I also added some quality of life features like the ability to save and load the current generation from a file and the ability replay (and visualize) the previous game that an agent played. All random values were created using seeded random streams so the entire system would produce repeatable results when using the same initial seed.

The parameters I used for my testing were as follows:

survival_rate = 0.5 
mutation_rate = 0.001
crossover_rate = 0.7
n_agents = 1500

Results

The initial generation of agents was essentially random output, and they clearly don't make it very far, as the median agent of that generation shows.

The median agent after the first generation

However, there were some agents who did relatively well by chance. This is the best agent from the first generation. You can see that it is still pretty random motions with lots of back and forth, but this agent does well because it varies the selected move instead of just always picking a single direction (which almost always ends the game within a few turns).

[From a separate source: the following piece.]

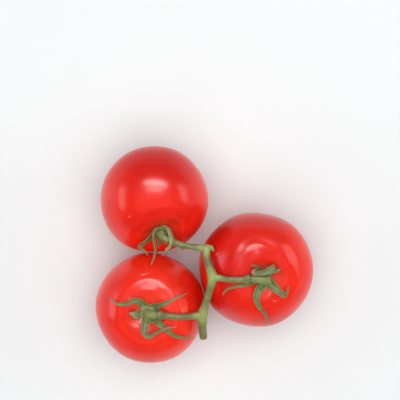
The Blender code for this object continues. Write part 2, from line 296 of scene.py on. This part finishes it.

The best agent after the first generation

After training for a while, an improvement is definitely noticeable as the best agent after 500 generations is able to reach 256 and had all the tiles available to make 512 when the game ended.

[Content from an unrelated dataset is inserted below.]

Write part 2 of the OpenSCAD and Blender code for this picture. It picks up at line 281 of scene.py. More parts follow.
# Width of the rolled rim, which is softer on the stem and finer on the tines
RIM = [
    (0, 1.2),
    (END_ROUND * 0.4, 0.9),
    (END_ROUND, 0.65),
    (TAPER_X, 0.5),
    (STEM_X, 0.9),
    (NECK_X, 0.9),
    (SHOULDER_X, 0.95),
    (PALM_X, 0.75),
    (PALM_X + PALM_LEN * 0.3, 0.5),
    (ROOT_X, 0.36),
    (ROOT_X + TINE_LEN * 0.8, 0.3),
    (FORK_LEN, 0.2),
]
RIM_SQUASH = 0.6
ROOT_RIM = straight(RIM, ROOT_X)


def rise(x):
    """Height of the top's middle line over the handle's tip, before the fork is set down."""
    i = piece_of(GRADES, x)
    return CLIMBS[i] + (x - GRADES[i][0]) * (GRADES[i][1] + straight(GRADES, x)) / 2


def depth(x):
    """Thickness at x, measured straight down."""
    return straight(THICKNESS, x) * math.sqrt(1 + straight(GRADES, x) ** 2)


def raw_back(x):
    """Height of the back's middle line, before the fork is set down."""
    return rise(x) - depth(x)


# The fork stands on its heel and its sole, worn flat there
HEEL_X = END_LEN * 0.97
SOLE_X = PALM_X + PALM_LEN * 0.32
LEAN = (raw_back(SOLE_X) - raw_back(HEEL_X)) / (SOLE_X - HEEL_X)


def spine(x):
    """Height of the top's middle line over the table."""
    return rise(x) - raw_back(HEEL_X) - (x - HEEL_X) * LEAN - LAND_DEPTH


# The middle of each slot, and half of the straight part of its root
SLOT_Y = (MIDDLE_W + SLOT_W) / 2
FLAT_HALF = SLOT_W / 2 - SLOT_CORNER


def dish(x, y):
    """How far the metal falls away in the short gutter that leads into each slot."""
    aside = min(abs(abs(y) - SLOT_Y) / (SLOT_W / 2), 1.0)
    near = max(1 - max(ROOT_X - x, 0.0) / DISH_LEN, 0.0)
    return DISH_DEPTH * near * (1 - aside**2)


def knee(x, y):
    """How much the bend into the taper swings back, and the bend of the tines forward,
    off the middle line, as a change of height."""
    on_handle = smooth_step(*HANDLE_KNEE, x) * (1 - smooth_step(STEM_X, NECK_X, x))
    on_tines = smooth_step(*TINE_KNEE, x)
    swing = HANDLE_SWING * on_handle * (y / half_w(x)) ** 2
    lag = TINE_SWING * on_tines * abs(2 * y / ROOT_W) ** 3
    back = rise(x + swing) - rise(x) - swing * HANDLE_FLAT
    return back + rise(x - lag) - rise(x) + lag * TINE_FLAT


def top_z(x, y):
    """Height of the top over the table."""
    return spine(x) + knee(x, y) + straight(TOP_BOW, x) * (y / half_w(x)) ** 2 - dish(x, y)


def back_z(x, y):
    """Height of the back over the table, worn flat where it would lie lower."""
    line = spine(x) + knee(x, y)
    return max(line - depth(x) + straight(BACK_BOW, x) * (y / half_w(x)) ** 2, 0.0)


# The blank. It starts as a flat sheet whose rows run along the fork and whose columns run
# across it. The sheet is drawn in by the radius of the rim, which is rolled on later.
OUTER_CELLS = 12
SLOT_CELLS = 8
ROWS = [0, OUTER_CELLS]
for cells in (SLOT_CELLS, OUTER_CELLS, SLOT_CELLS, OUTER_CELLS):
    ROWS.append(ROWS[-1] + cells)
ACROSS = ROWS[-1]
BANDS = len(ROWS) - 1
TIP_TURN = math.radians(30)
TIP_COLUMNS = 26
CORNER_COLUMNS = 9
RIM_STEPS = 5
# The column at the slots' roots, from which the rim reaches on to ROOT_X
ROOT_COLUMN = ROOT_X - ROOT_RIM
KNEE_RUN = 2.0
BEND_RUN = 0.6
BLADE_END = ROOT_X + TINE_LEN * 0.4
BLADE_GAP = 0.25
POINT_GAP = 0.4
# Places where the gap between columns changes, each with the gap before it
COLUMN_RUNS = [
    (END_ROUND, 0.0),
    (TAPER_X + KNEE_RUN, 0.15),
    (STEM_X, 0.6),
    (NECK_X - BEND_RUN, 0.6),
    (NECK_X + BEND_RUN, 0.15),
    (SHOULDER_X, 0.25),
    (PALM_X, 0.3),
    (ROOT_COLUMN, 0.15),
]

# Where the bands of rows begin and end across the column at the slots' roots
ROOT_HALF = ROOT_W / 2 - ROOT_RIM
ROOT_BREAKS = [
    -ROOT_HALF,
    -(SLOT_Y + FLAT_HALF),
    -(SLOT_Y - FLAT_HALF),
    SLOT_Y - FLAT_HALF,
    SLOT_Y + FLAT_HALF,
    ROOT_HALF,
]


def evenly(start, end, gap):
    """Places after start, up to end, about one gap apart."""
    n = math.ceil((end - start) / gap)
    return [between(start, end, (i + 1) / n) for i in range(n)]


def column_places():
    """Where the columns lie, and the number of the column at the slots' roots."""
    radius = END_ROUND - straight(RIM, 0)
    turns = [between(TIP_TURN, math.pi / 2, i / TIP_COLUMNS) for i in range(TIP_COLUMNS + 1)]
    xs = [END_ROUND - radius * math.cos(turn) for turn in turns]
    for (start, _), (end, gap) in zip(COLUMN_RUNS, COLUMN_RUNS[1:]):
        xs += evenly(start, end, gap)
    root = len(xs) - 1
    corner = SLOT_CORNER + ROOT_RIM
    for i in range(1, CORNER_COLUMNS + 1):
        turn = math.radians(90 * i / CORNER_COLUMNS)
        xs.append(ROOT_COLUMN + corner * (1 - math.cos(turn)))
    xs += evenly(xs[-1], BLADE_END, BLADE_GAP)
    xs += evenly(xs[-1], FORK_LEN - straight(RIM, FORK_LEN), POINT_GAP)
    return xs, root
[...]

Looking at the median agent shows that the population as a whole is progressing. This agent gets two 64 tiles by the time it finishes the game.

After training for 500 more generations, the best agent can reach 512. However, the median agent doesn't seem to have progressed much, only just barely reaching 128. Additionally, looking at some of the surrounding generations shows that the best agent of this generation got lucky to hit 512 as only about 1 in every 10 generations had an agent reach 512.

Looking a little bit further, it seems that the population has learned the game up to a point, but there is still quite a bit of random luck involved in getting a good score. Taking the best agent and having it play a couple new games generates some very interesting results (a new game is a game with different random seeds than the one it used to get its high score during the fitness test - this just changes where the new tiles pop up during the game) . We can see that on new games, this agent performs very similarly to the median agent.

The best agent after 1000 generations playing a new game

The best agent after 1000 generations playing another new game

Additionally, having the median agent play two new games shows very similar results to the best agent's new games.

The median player after 1000 generations playing a new game

The median player after 1000 generations playing another new game

This suggests to me that the population has fundamentally learned as much of the game as it can with the parameters I have set and now the higher scores are just a matter of luck rather than agent strategy.

Conclusion

Is this the best possible result I can get from my AI? Probably not, however, it is where I am going to leave it for now. I achieved my goal of learning how neural networks and genetic algorithms work together to create agents that can learn to play a game, even if they didn't make it to the point of fully winning the game.

However, I have also learned (as I expected from the outset) that my implementation is slow and inefficient. Training these 1000 generations took a couple of days because I was running the code on my CPU (instead of a GPU like most machine learning tasks) and my code was not well optimized. This did not lend itself particularly well for trying different combinations of parameters, tweaks to the scoring function, or any other adjustments that required re-running the entire learning process many times.

One change that I think would have been of particular help would have been to have each agent scored by playing multiple rounds of the game, to better reward a more generalized understanding of the game, rather than rewarding one lucky round. However, since running the game was the slowest part of the code, increasing the runtime two or three-fold (or more) did not sound particularly appealing.

I am hoping to continue to tinker around with machine learning in the future, but with actual established tools such as TensorFlow or Keras. Maybe I will revisit 2048 at some point with one of those tools to see if I can do better.